Julie Campbell (author of Trixie Beldon) during my younger years. I discovered Stephen King in 4th grade and I also loved Dean Koontz and Ken Follett.

What inspired you to write the Samantha Wolf series? 
I have to mention Trixie Beldon again. My ultimate, all-time favorite series as a child, and it gave me many, many days/nights of healthy escapism. I originally started my series when I was sixteen, and based Sam and Ally on myself and childhood best friend. It has a lot of special meaning to me.

How do you come up with your story ideas? 
The Mystery of Hollow Inn was something I thought up in my teens. My grandparents and a lot of family members lived in Montana, so that was my idea of a mountainous getaway.

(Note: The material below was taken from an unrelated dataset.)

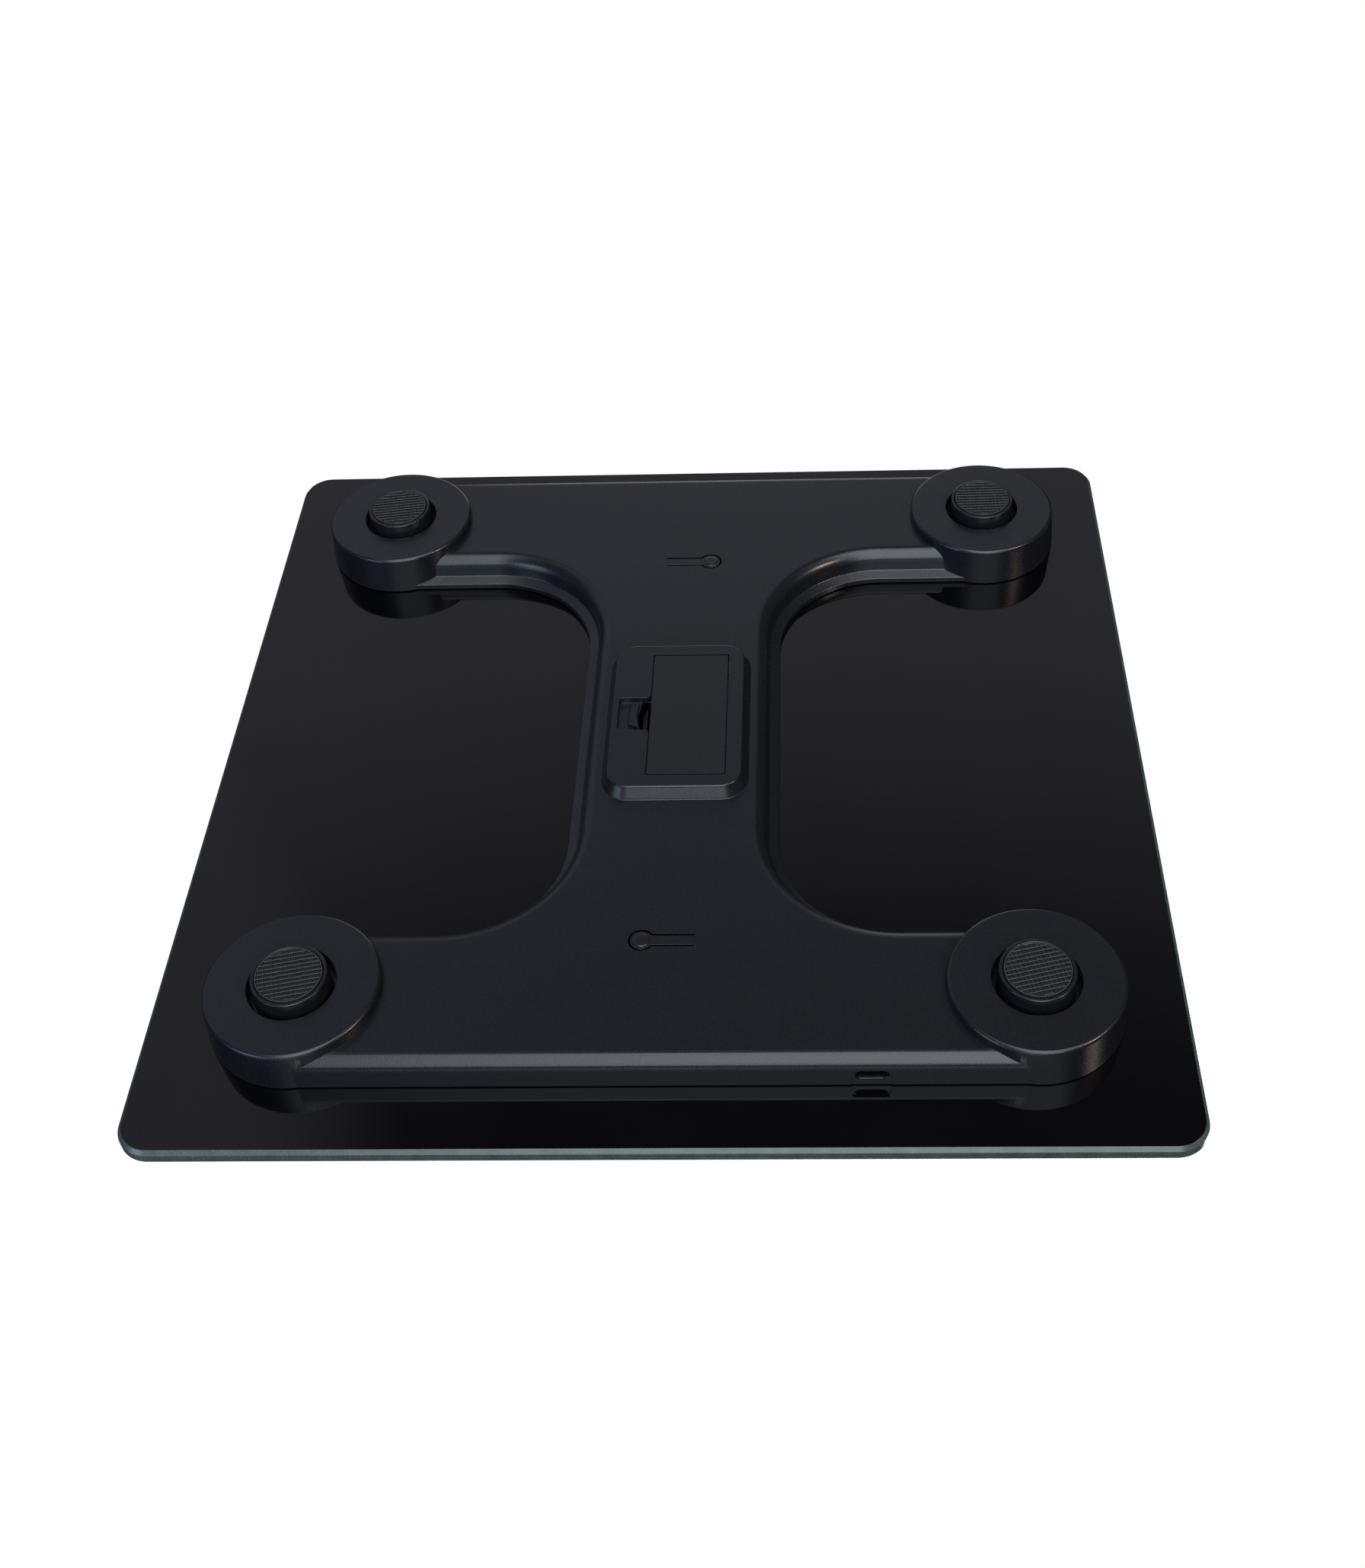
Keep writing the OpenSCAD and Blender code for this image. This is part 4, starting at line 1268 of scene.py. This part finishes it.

The last three are all very recent. Honestly, I can’t really define how I come up with it. Sometimes I surprise myself how it all coalesces and comes together. I spend weeks, sometimes months on the outlines. I take a lot of walks where I dedicate my thoughts to the story, and I always do my best thinking in the shower! (Although it makes it hard to write it down!)

Can you tell us anything about the next book in the series? 
Yes! It’s called, The Haunting of Eagle Creek Middle School. It takes place in late October, and the girls are helping to form a new club at the middle school, for raising money for non-profits. Their first project is a haunted house in the school on Halloween. Of course, it turns out there’s an old haunted story for the school itself, and their first benefactor has some secrets.

In the Samantha Wolf series, who is your favourite character and why? 
Samantha Wolf. I relate the most to her, perhaps because back when I was sixteen, I originally based her on myself. The character has most definitely evolved since then, but I still see a lot of the same compulsiveness that I had as a child.

For you what is the easiest and the hardest part of the book to write? 
The easiest part is the outline, because there isn’t as much pressure at this point. It’s like I have a ball of clay and I’m just deciding how to mold it, but don’t have it in my hands yet. For me, there is always a bit of hump to get over. The first chapter or two are always a bit slow, because I want to proceed cautiously and not make any major plot errors, or rush it early on. A few chapters in, I always hit a spot, a major point where I have to push through some sort of issue. I have found that if I take my time…perhaps even a step back for a couple of days and think about it, the story always ends up being better for it.

What advice would you give to someone who “ran out of creativity” while writing? 
I would say that they’re looking at it in the wrong way. You never run out of creativity. Most likely, you’ve hit a spot where you have an issue with your plot or storyline. I know some authors swear that they don’t need an outline, but I discovered a few years ago that this had been my issue my whole life. I had always struggled to finish a cohesive book prior to this revelation. A good, solid, thoughtful outline will help you. If you already know where you’re going, then you can figure out how to get there. If you hit a wall, step and look at the whole story, not just the point where you are stuck. If you don’t already have an outline, write one. If you do, revisit it and flesh it out. You’ll be amazed at how much better the whole story will be, if you put more time into this aspect of it.

What do you do when you get writers block? 
I think I just addressed that above. J  But…to be more specific on how I work on the outline, or take a step back, I often go for a long walk. Or take a long shower, or sit in a hot tub. I put myself in an environment where I’m free to be alone in my thoughts, and I work through the issues mentally. I always envision the scenes in my head as if it were a movie playing out. So I do this….over and over again, with various scenarios until I find one that works.

Do you have anything specific that you want to say to your readers? 
I hope that my stories take you to another place for a little while, and offer that same escapism that I enjoy while reading. I try to write relatable characters and plots that in the end, leave you feeling good and a bit nostalgic. I also love feedback, so please feel free to reach out!

Thank you Tara for answering my questions and I cannot wait to read the rest of the series.